WRITTEN EXERCISE:
Copy every line of the listing that holds the string "caption".

(Data listing)
----------

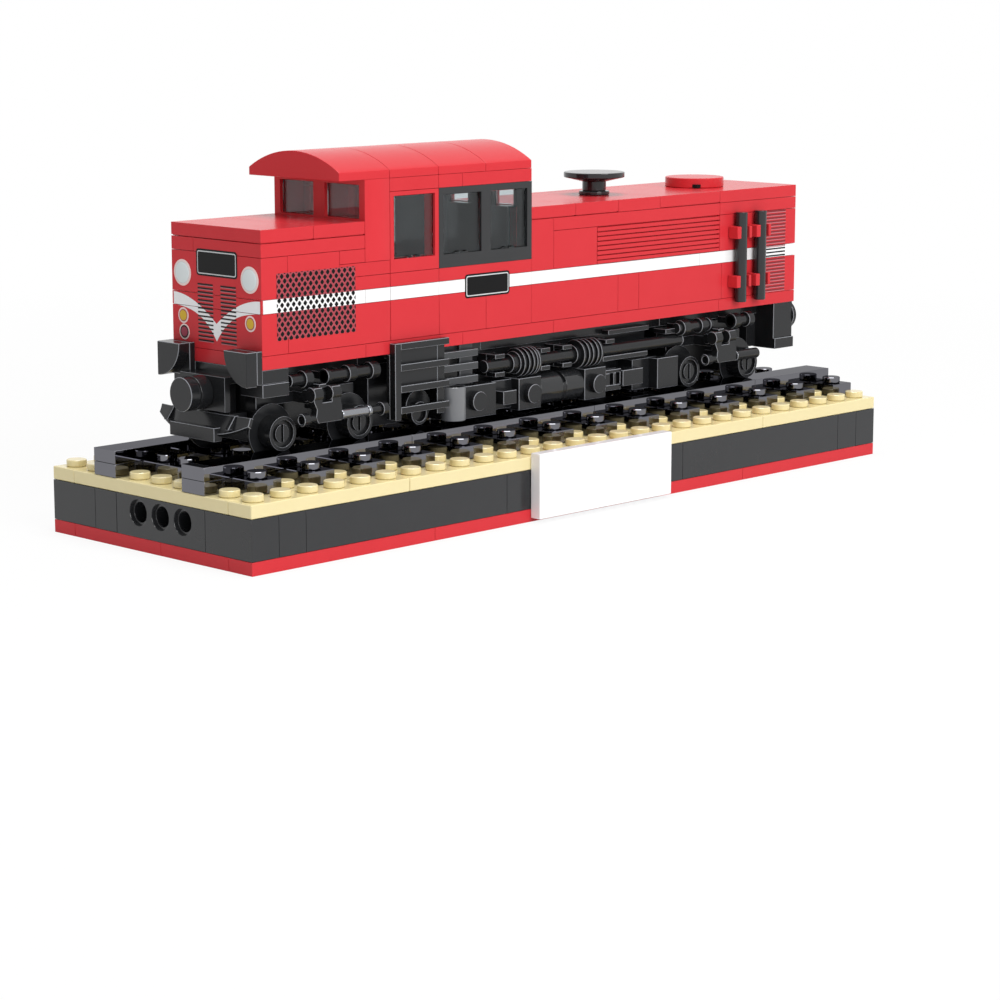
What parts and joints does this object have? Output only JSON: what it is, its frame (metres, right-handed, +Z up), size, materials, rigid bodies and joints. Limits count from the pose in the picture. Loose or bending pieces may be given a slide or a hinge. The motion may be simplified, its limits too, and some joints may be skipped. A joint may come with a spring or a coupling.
{
  "type": "brick-built model diesel locomotive on display track",
  "caption": "Brick-built toy model of a red centre-cab diesel locomotive with turning wheels and bogies, standing on brick-built track on a studded display plinth.",
  "frame": {"origin": "middle of the plinth's underside", "axes": "+X towards the locomotive's front, +Y towards its left side, +Z up"},
  "size_m": [0.224, 0.0752, 0.0896],
  "materials": {
    "red_abs": "glossy moulded ABS",
    "black_abs": "glossy moulded ABS",
    "tan_abs": "glossy moulded ABS",
    "pearl_grey_abs": "mirror-like dark pearl moulded ABS",
    "white_abs": "glossy moulded ABS",
    "grey_abs": "glossy moulded ABS",
    "clear_polycarbonate": "clear moulded polycarbonate"
  },
  "bodies": {
    "plinth_and_body": {"plinth_base_plates": "red_abs", "plinth_wall_bricks": "black_abs", "plinth_pin_brick": "black_abs", "plinth_top_plates": "tan_abs", "name_plate": "white_abs", "sleepers": "pearl_grey_abs", "rail_end_blocks": "pearl_grey_abs", "left_rail": "pearl_grey_abs", "right_rail": "pearl_grey_abs", "underframe": "black_abs", "equipment_carrier": "black_abs", "side_bars": "black_abs", "footplate": "red_abs", "front_hood": "red_abs", "front_hood_roof": "red_abs", "side_grilles": "black_abs", "headlights": "white_abs", "nose_plate": "black_abs", "long_hood": "red_abs", "long_hood_roof": "red_abs", "louvre_panels": "red_abs", "roof_dish": "black_abs", "roof_vent": "red_abs", "hand_rails": "black_abs", "hand_rail_clips": "red_abs", "cab_floor": "red_abs", "cab_front_wall": "red_abs", "cab_left_wall": "red_abs", "cab_right_wall": "red_abs", "cab_rear_wall": "red_abs", "left_window_frame": "black_abs", "right_window_frame": "black_abs", "cab_glass": "clear_polycarbonate", "cab_roof": "red_abs", "front_brackets": "black_abs", "front_buffers": "black_abs", "coupler_bracket": "black_abs", "front_coupler": "black_abs", "plough": "black_abs", "rear_beam": "black_abs", "rear_buffers": "black_abs", "ladders": "black_abs", "step_bars": "black_abs", "sand_pots": "grey_abs", "air_pipes": "black_abs", "pipe_clips": "black_abs", "fuel_tanks": "black_abs", "tank_brackets": "black_abs", "equipment_boxes": "black_abs"},
    "front_bogie": {"front_bogie_frame": "black_abs", "front_bogie_sides": "black_abs", "front_bogie_links": "grey_abs"},
    "rear_bogie": {"rear_bogie_frame": "black_abs", "rear_bogie_sides": "black_abs", "rear_bogie_links": "grey_abs"},
    "front_leading_wheels": {"front_leading_wheelset": "black_abs"},
    "front_trailing_wheels": {"front_trailing_wheelset": "black_abs"},
    "rear_leading_wheels": {"rear_leading_wheelset": "black_abs"},
    "rear_trailing_wheels": {"rear_trailing_wheelset": "black_abs"}
  },
  "joints": [
    {"name": "front_bogie_swivel", "type": "hinge", "parent": "plinth_and_body", "child": "front_bogie", "pos_m": [0.0731, 0, 0.036], "axis": [0, 0, 1], "range_deg": [-1.5, 1.5]},
    {"name": "rear_bogie_swivel", "type": "hinge", "parent": "plinth_and_body", "child": "rear_bogie", "pos_m": [-0.0695, 0, 0.036], "axis": [0, 0, 1], "range_deg": [-1.5, 1.5]},
    {"name": "front_leading_axle", "type": "hinge", "parent": "front_bogie", "child": "front_leading_wheels", "pos_m": [0.0851, 0, 0.0265], "axis": [0, 1, 0], "continuous": true},
    {"name": "front_trailing_axle", "type": "hinge", "parent": "front_bogie", "child": "front_trailing_wheels", "pos_m": [0.0611, 0, 0.0265], "axis": [0, 1, 0], "continuous": true},
    {"name": "rear_leading_axle", "type": "hinge", "parent": "rear_bogie", "child": "rear_leading_wheels", "pos_m": [-0.0575, 0, 0.0265], "axis": [0, 1, 0], "continuous": true},
    {"name": "rear_trailing_axle", "type": "hinge", "parent": "rear_bogie", "child": "rear_trailing_wheels", "pos_m": [-0.0815, 0, 0.0265], "axis": [0, 1, 0], "continuous": true}
  ]
}
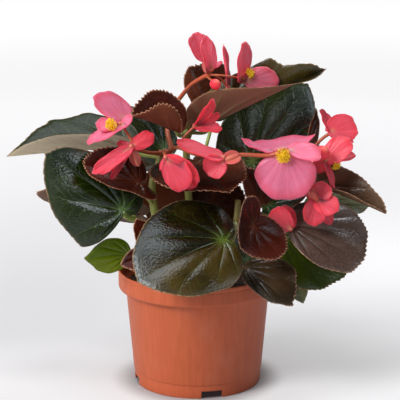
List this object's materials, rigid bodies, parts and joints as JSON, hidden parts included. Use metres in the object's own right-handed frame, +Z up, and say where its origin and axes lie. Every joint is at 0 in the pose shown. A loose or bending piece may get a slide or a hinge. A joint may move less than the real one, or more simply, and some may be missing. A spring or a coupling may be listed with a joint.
{
  "type": "potted begonia",
  "caption": "Bushy flowering begonia with dark asymmetric leaves and coral-pink blooms on orange stalks, growing in a round terracotta-coloured nursery pot.",
  "frame": {"origin": "middle of the pot foot, on the surface that the pot stands on", "axes": "+Z up along the pot axis, -Y towards the front of the plant, +X to the right seen from the front"},
  "size_m": [0.3029, 0.2101, 0.2898],
  "materials": {
    "pot": "terracotta-coloured moulded plastic, satin",
    "soil": "dark moist peat compost",
    "stem": "fleshy green stem, satin",
    "flower_stalk": "orange-red flower stalk, satin",
    "leaf_dark_green": "very dark green leaf, glossy",
    "leaf_bronze": "bronze-brown leaf, satin",
    "leaf_fresh_green": "fresh green leaf, satin",
    "petal_coral": "coral-pink petal, satin",
    "petal_pink": "pale pink petal, satin",
    "stamens": "yellow, matt"
  },
  "bodies": {
    "root": {"bloom_centre": "petal_coral", "bloom_heart": "petal_coral", "bloom_left_lower": "petal_coral", "bloom_left_open": "petal_pink", "bloom_right_big": "petal_pink", "bloom_right_bud": "petal_coral", "bloom_right_low": "petal_coral", "bloom_right_middle": "petal_coral", "bloom_right_upper": "petal_coral", "bloom_top_left": "petal_coral", "bloom_top_right": "petal_coral", "bloom_top_thin": "petal_coral", "bloom_upper_middle": "petal_coral", "bud_right": "petal_coral", "bud_top": "petal_coral", "leaf_back_centre_high": "leaf_bronze", "leaf_back_centre_low": "leaf_dark_green", "leaf_back_left_high": "leaf_dark_green", "leaf_back_left_low": "leaf_dark_green", "leaf_back_right_high": "leaf_dark_green", "leaf_back_right_low": "leaf_dark_green", "leaf_behind_upper": "leaf_dark_green", "leaf_centre_wide": "leaf_bronze", "leaf_cupped": "leaf_bronze", "leaf_front_low": "leaf_dark_green", "leaf_inner_left": "leaf_bronze", "leaf_inner_low": "leaf_dark_green", "leaf_inner_middle": "leaf_bronze", "leaf_inner_right": "leaf_bronze", "leaf_left_big": "leaf_dark_green", "leaf_left_far": "leaf_bronze", "leaf_left_long": "leaf_dark_green", "leaf_left_mid": "leaf_bronze", "leaf_low_left_bronze": "leaf_bronze", "leaf_low_left_green": "leaf_fresh_green", "leaf_low_right": "leaf_bronze", "leaf_low_right_small": "leaf_fresh_green", "leaf_right_back_big": "leaf_dark_green", "leaf_right_bronze": "leaf_bronze", "leaf_right_dark": "leaf_dark_green", "leaf_right_green": "leaf_dark_green", "leaf_right_long": "leaf_bronze", "leaf_right_sliver": "leaf_bronze", "leaf_right_under": "leaf_bronze", "leaf_top_right": "leaf_dark_green", "leaf_upper_round": "leaf_bronze", "pot": "pot", "soil": "soil", "stalks_middle": "flower_stalk", "stalks_right": "flower_stalk", "stalks_top": "flower_stalk", "stamens_left_open": "stamens", "stamens_right_big": "stamens", "stamens_right_middle": "stamens", "stamens_top_right": "stamens", "stem_back": "stem", "stem_centre": "stem", "stem_front": "stem", "stem_left": "stem", "stem_right": "stem"}
  },
  "joints": []
}
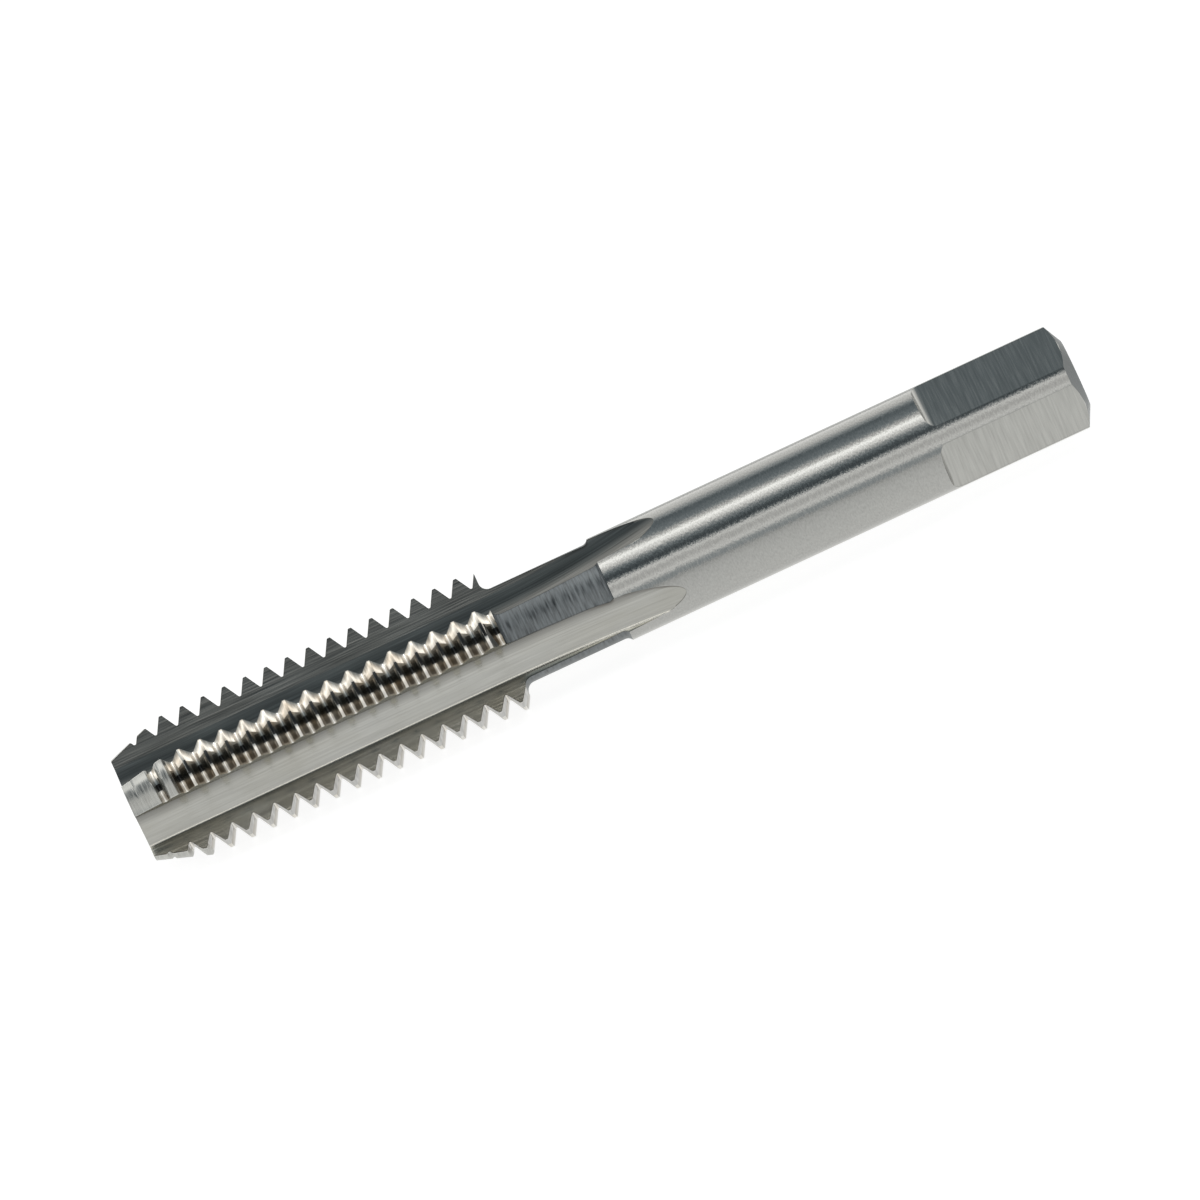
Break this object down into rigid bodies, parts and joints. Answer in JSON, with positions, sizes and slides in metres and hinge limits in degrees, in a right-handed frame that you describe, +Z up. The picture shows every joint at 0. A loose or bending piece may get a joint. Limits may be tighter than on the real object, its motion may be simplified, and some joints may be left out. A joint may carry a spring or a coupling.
{
  "type": "thread tap",
  "caption": "Straight-flute hand tap with a short tapered lead, a ground neck, a round shank and a square drive end, lying on its side.",
  "frame": {"origin": "under the middle of the tool's length, at the height of the surface that it lies on", "axes": "+X along the tool from the cutting tip to the driving square, +Z up from the surface it lies on, +Y sideways"},
  "size_m": [0.056, 0.007, 0.0071],
  "materials": {
    "tool_steel": "bright ground and polished high-speed steel"
  },
  "bodies": {
    "root": {"thread_tap": "tool_steel"}
  },
  "joints": []
}
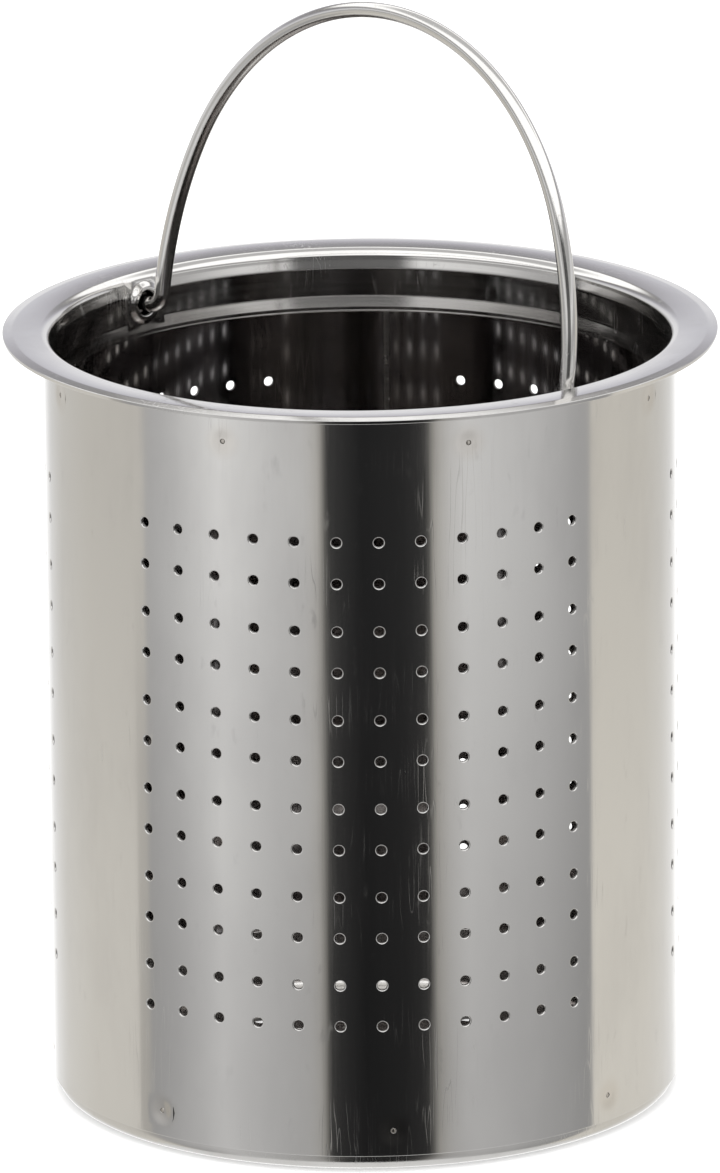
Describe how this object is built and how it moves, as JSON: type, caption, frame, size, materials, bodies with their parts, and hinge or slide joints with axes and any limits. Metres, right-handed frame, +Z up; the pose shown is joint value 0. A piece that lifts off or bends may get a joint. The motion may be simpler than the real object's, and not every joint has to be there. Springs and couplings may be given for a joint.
{
  "type": "basket strainer",
  "caption": "Round sheet-metal basket strainer with panels of small holes, a flared flange that hangs it in a drain, a dished base and a folding wire bail.",
  "frame": {"origin": "centre of the underside of the base pan, on the basket's axis", "axes": "+Z up along the basket's axis, out of the open mouth; +X along the bail's pivot axis, with the bail leaning towards +Y at rest"},
  "size_m": [0.1084, 0.1084, 0.1677],
  "materials": {
    "polished_sheet": "mirror-polished stainless sheet with fine scratches",
    "seam_weld": "ground weld, slightly duller than the sheet",
    "polished_rim": "polished stainless, spun and flared",
    "spot_weld": "bare welded steel in a shallow dent",
    "pan_sheet": "drawn stainless sheet, satin inside",
    "bail_wire": "bright drawn stainless wire"
  },
  "bodies": {
    "basket": {"perforated_shell": "polished_sheet", "shell_seam_weld": "seam_weld", "rim_collar": "polished_rim", "rim_spot_welds": "spot_weld", "base_pan": "pan_sheet", "base_spot_welds": "spot_weld"},
    "bail": {"bail_handle": "bail_wire"}
  },
  "joints": [
    {"name": "bail_hinge", "type": "hinge", "parent": "basket", "child": "bail", "pos_m": [0, 0, 0.1144], "axis": [1, 0, 0], "range_deg": [-68.6, 85.4]}
  ]
}
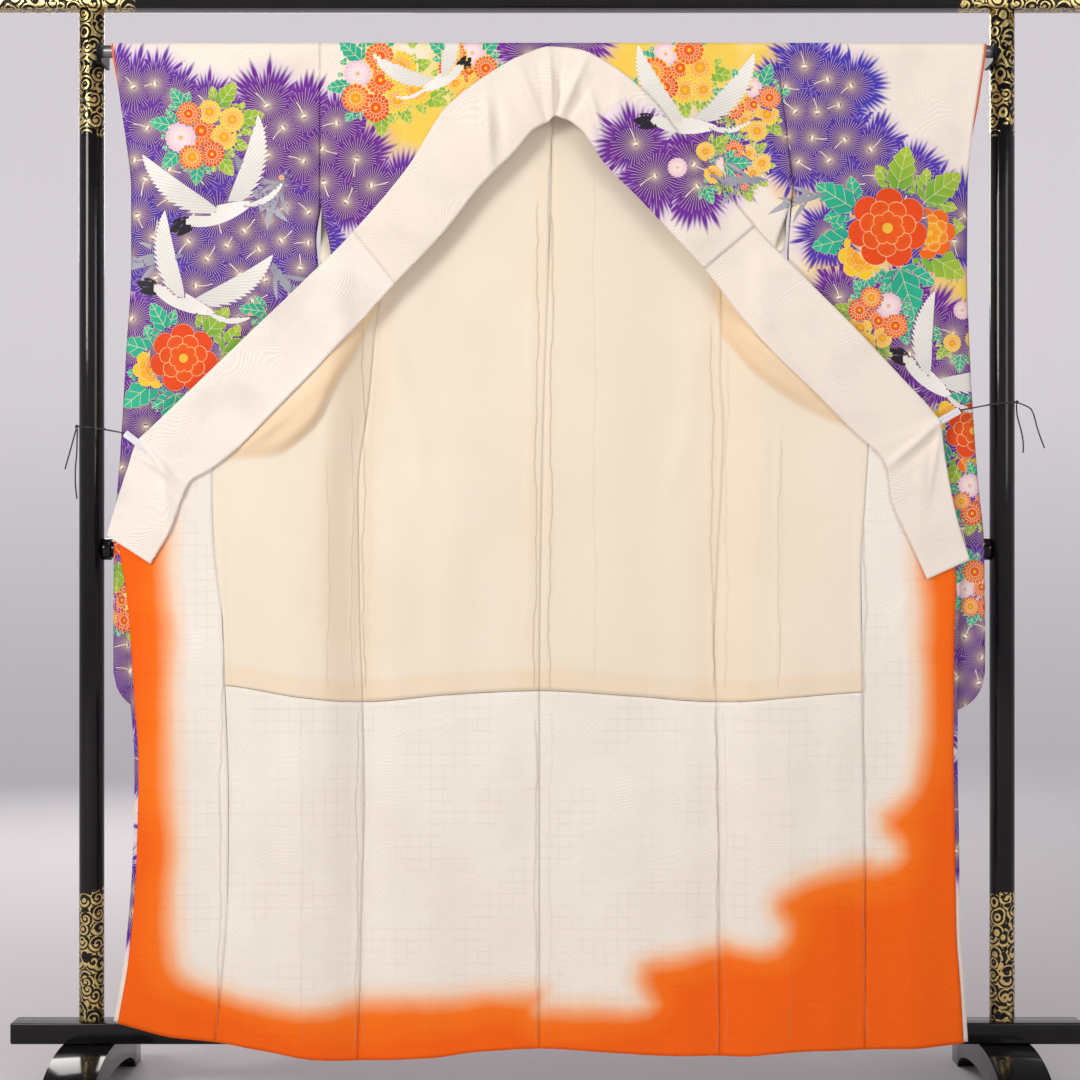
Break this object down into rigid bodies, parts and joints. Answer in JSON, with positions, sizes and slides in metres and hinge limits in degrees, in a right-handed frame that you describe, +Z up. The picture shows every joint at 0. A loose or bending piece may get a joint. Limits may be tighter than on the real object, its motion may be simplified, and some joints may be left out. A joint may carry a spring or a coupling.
{
  "type": "furisode on a kimono stand",
  "caption": "Long-sleeved kimono hung open on a black lacquered kimono stand, its fronts drawn aside by clips on strings to show the lining.",
  "frame": {"origin": "on the floor, under the middle of the stand", "axes": "+X along the stand to the viewer's right, -Y towards the viewer who sees the opened garment, +Z up"},
  "size_m": [1.78, 0.42, 1.736],
  "materials": {
    "dyed_silk": "figured silk, dyed and printed, satin sheen",
    "white_figured_silk": "white figured silk, satin sheen",
    "cream_lining": "plain woven silk lining, soft matte sheen",
    "hem_lining": "white silk lining shaded to orange at the hem",
    "orange_lining": "orange silk facing, soft sheen",
    "black_lacquer": "glossy black lacquer with gold scrollwork",
    "rod_steel": "satin grey steel tube",
    "bracket_steel": "satin black",
    "clip_plastic": "pale blue-white, satin",
    "black_string": "twisted black cord"
  },
  "bodies": {
    "root": {"body_left": "dyed_silk", "body_right": "dyed_silk", "bracket_left": "bracket_steel", "bracket_right": "bracket_steel", "clip_left": "clip_plastic", "clip_right": "clip_plastic", "collar_left": "white_figured_silk", "collar_right": "white_figured_silk", "cuff_left": "orange_lining", "cuff_right": "orange_lining", "foot_left": "black_lacquer", "foot_rail": "black_lacquer", "foot_right": "black_lacquer", "front_left": "dyed_silk", "front_right": "dyed_silk", "knot_left": "black_string", "knot_right": "black_string", "lining_back_lower_left": "hem_lining", "lining_back_lower_right": "hem_lining", "lining_back_upper_left": "cream_lining", "lining_back_upper_right": "cream_lining", "lining_front_lower_left": "hem_lining", "lining_front_lower_right": "hem_lining", "lining_front_upper_left": "cream_lining", "lining_front_upper_right": "cream_lining", "lining_okumi_left": "hem_lining", "lining_okumi_right": "hem_lining", "mid_rail": "black_lacquer", "okumi_left": "dyed_silk", "okumi_right": "dyed_silk", "over_collar": "white_figured_silk", "post_left": "black_lacquer", "post_right": "black_lacquer", "rod": "rod_steel", "sleeve_left": "dyed_silk", "sleeve_right": "dyed_silk", "string_left_back": "black_string", "string_left_front": "black_string", "string_left_tail": "black_string", "string_left_tail_long": "black_string", "string_right_back": "black_string", "string_right_front": "black_string", "string_right_tail": "black_string", "string_right_tail_long": "black_string", "top_rail": "black_lacquer"}
  },
  "joints": []
}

----------

EXERCISE SOLUTION:
  "caption": "Brick-built toy model of a red centre-cab diesel locomotive with turning wheels and bogies, standing on brick-built track on a studded display plinth.",
  "caption": "Bushy flowering begonia with dark asymmetric leaves and coral-pink blooms on orange stalks, growing in a round terracotta-coloured nursery pot.",
  "caption": "Straight-flute hand tap with a short tapered lead, a ground neck, a round shank and a square drive end, lying on its side.",
Describe how this object is built and how it moves, as JSON: type, caption, frame, size, materials, bodies with their parts, and hinge or slide joints with axes and any limits. Metres, right-handed frame, +Z up; the pose shown is joint value 0. A piece that lifts off or bends may get a joint. The motion may be simpler than the real object's, and not every joint has to be there. Springs and couplings may be given for a joint.
  "caption": "Round sheet-metal basket strainer with panels of small holes, a flared flange that hangs it in a drain, a dished base and a folding wire bail.",
  "caption": "Long-sleeved kimono hung open on a black lacquered kimono stand, its fronts drawn aside by clips on strings to show the lining.",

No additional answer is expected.